Pentingnya Umat Islam Berpegang Teguh kepada “Tali Allah”
Yakni Rasul Allah dan Al-Quran
Firman Allah Swt. sebelumnya yaitu وَ مَا تَفَرَّقَ
الَّذِیۡنَ اُوۡتُوا الۡکِتٰبَ اِلَّا
مِنۡۢ بَعۡدِ مَا جَآءَتۡہُمُ الۡبَیِّنَۃُ --
“Dan orang-orang yang diberi Kitab tidak berpecah-belah kecuali setelah
datang kepada mereka bukti yang nyata” (Al-Bayyinah [98]:5-6), saling menjelaskan dengan ayat وَ اعۡتَصِمُوۡا بِحَبۡلِ اللّٰہِ جَمِیۡعًا وَّ لَا تَفَرَّقُوۡا ۪ وَ اذۡکُرُوۡا نِعۡمَتَ اللّٰہِ عَلَیۡکُمۡ اِذۡ
کُنۡتُمۡ اَعۡدَآءً فَاَلَّفَ بَیۡنَ قُلُوۡبِکُمۡ
فَاَصۡبَحۡتُمۡ بِنِعۡمَتِہٖۤ اِخۡوَانًا ۚ وَ کُنۡتُمۡ عَلٰی شَفَا حُفۡرَۃٍ مِّنَ النَّارِ فَاَنۡقَذَکُمۡ مِّنۡہَا ؕ کَذٰلِکَ یُبَیِّنُ اللّٰہُ لَکُمۡ اٰیٰتِہٖ لَعَلَّکُمۡ تَہۡتَدُوۡنَ -- “Dan berpegangteguhlah
kamu sekalian pada tali Allah,
janganlah kamu berpecah-belah, dan ingatlah
akan nikmat Allah atas kamu ketika kamu
dahulu bermusuh-musuhan, lalu Dia menyatukan hatimu dengan kecintaan antara satu sama lain maka dengan
nikmat-Nya itu kamu menjadi bersaudara, dan (padahal) kamu
dahulu berada di tepi jurang Api lalu Dia
menyelamatkan kamu darinya” (Ali ‘Imran [3]:104).

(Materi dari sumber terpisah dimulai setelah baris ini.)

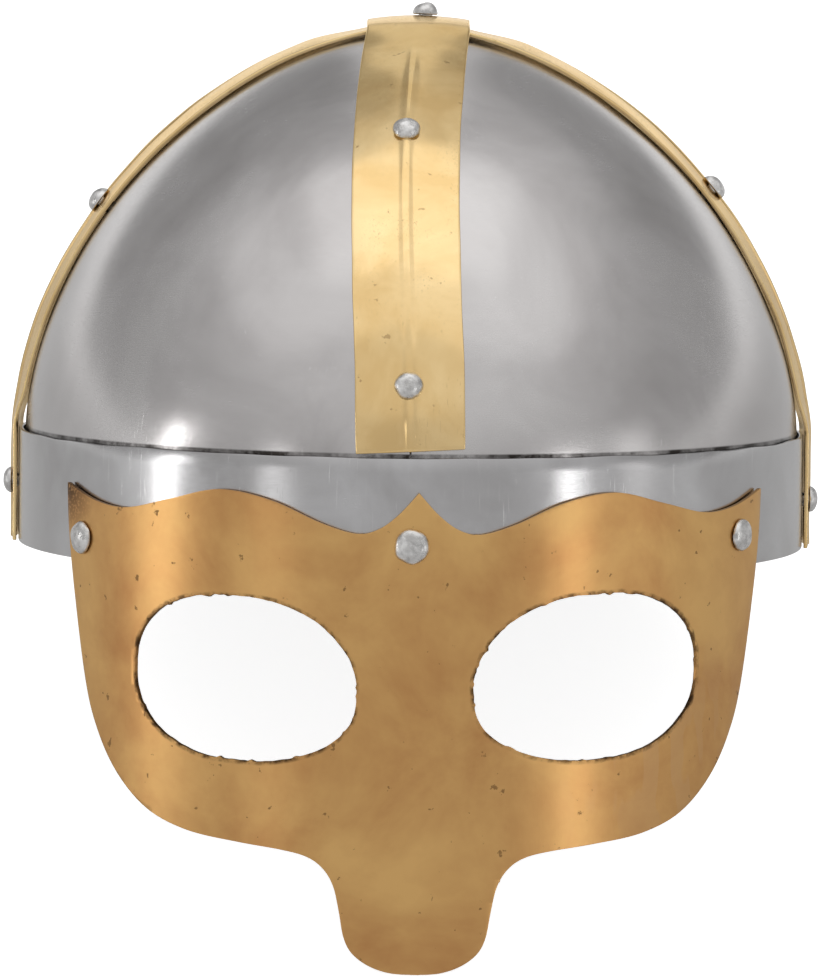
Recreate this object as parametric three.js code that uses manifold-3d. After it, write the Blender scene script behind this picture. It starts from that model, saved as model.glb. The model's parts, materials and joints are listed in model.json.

Ada pun makna perintah Allah Swt. kepada umat
Islam dalam dari ayat selanjutnya:
وَلۡتَکُنۡ مِّنۡکُمۡ اُمَّۃٌ یَّدۡعُوۡنَ اِلَی
الۡخَیۡرِ وَ یَاۡمُرُوۡنَ
بِالۡمَعۡرُوۡفِ وَ یَنۡہَوۡنَ عَنِ
الۡمُنۡکَرِ ؕ وَ اُولٰٓئِکَ ہُمُ الۡمُفۡلِحُوۡنَ﴿﴾
Dan
hendaklah ada segolongan di antara kamu yang senantiasa menyeru manusia kepada
kebaikan, menyuruh kepada yang makruf, melarang
dari berbuat munkar, dan mereka itulah orang-orang yang berhasil. (Ali
‘Imran [3]:105), pernyataan Allah Swt. tersebut mengisyaratkan kepada orang-orang yang beriman kepada Rasul Allah
atau “Bayyinnah” (bukti nyata) yang
kedatangannya dijanjikan kepada mereka, sebagaimana dikemukakan
firman-Nya selanjutnya:
وَ لَا تَکُوۡنُوۡا کَالَّذِیۡنَ تَفَرَّقُوۡا وَ اخۡتَلَفُوۡا مِنۡۢ بَعۡدِ مَا جَآءَہُمُ الۡبَیِّنٰتُ ؕ وَ اُولٰٓئِکَ لَہُمۡ عَذَابٌ عَظِیۡمٌ ﴿﴾ۙ
Dan janganlah kamu menjadi seperti orang-orang
yang berpecah belah dan berselisih
sesudah bayyinah
(bukti-bukti yang jelas) datang kepada
mereka, dan mereka itulah orang-orang
yang baginya ada azab yang besar.
(Ali
‘Imran [3]:106).
Syarrul Bariyyah (Seburuk-buruk
Makhluk)
Mengisyaratkan kepada orang-orang yang bernasib malang yang mendustakan
dan menentang keras Bayyinah (Rasul Allah) itulah yang dimaksud dengan “syarrul-bariyyah” (seburuk-buruk
makhluk) dalam firman Allah Swt.
selanjutnya:
اِنَّ الَّذِیۡنَ کَفَرُوۡا مِنۡ
اَہۡلِ الۡکِتٰبِ وَ الۡمُشۡرِکِیۡنَ فِیۡ
نَارِ جَہَنَّمَ خٰلِدِیۡنَ فِیۡہَا ؕ اُولٰٓئِکَ ہُمۡ شَرُّ الۡبَرِیَّۃِ
ؕ﴿﴾
Sesungguhnya
orang-orang kafir dari antara Ahlikitab dan orang-orang
musyrik akan berada dalam Api Jahannam,
mereka kekal di dalamnya. Mereka
itulah seburuk-buruk makhluk. (Al-Bayyinah
[98]:7).
Pernyataan keras Allah Swt. mengenai
orang-orang yang mendustakan dan menentang pendakwaan Rasul
Allah -- yang merupakan Bayyinah
(bukti yang nyata) yang datang dari Allah Swt. tersebut -- dijelaskan oleh firman Allah Swt.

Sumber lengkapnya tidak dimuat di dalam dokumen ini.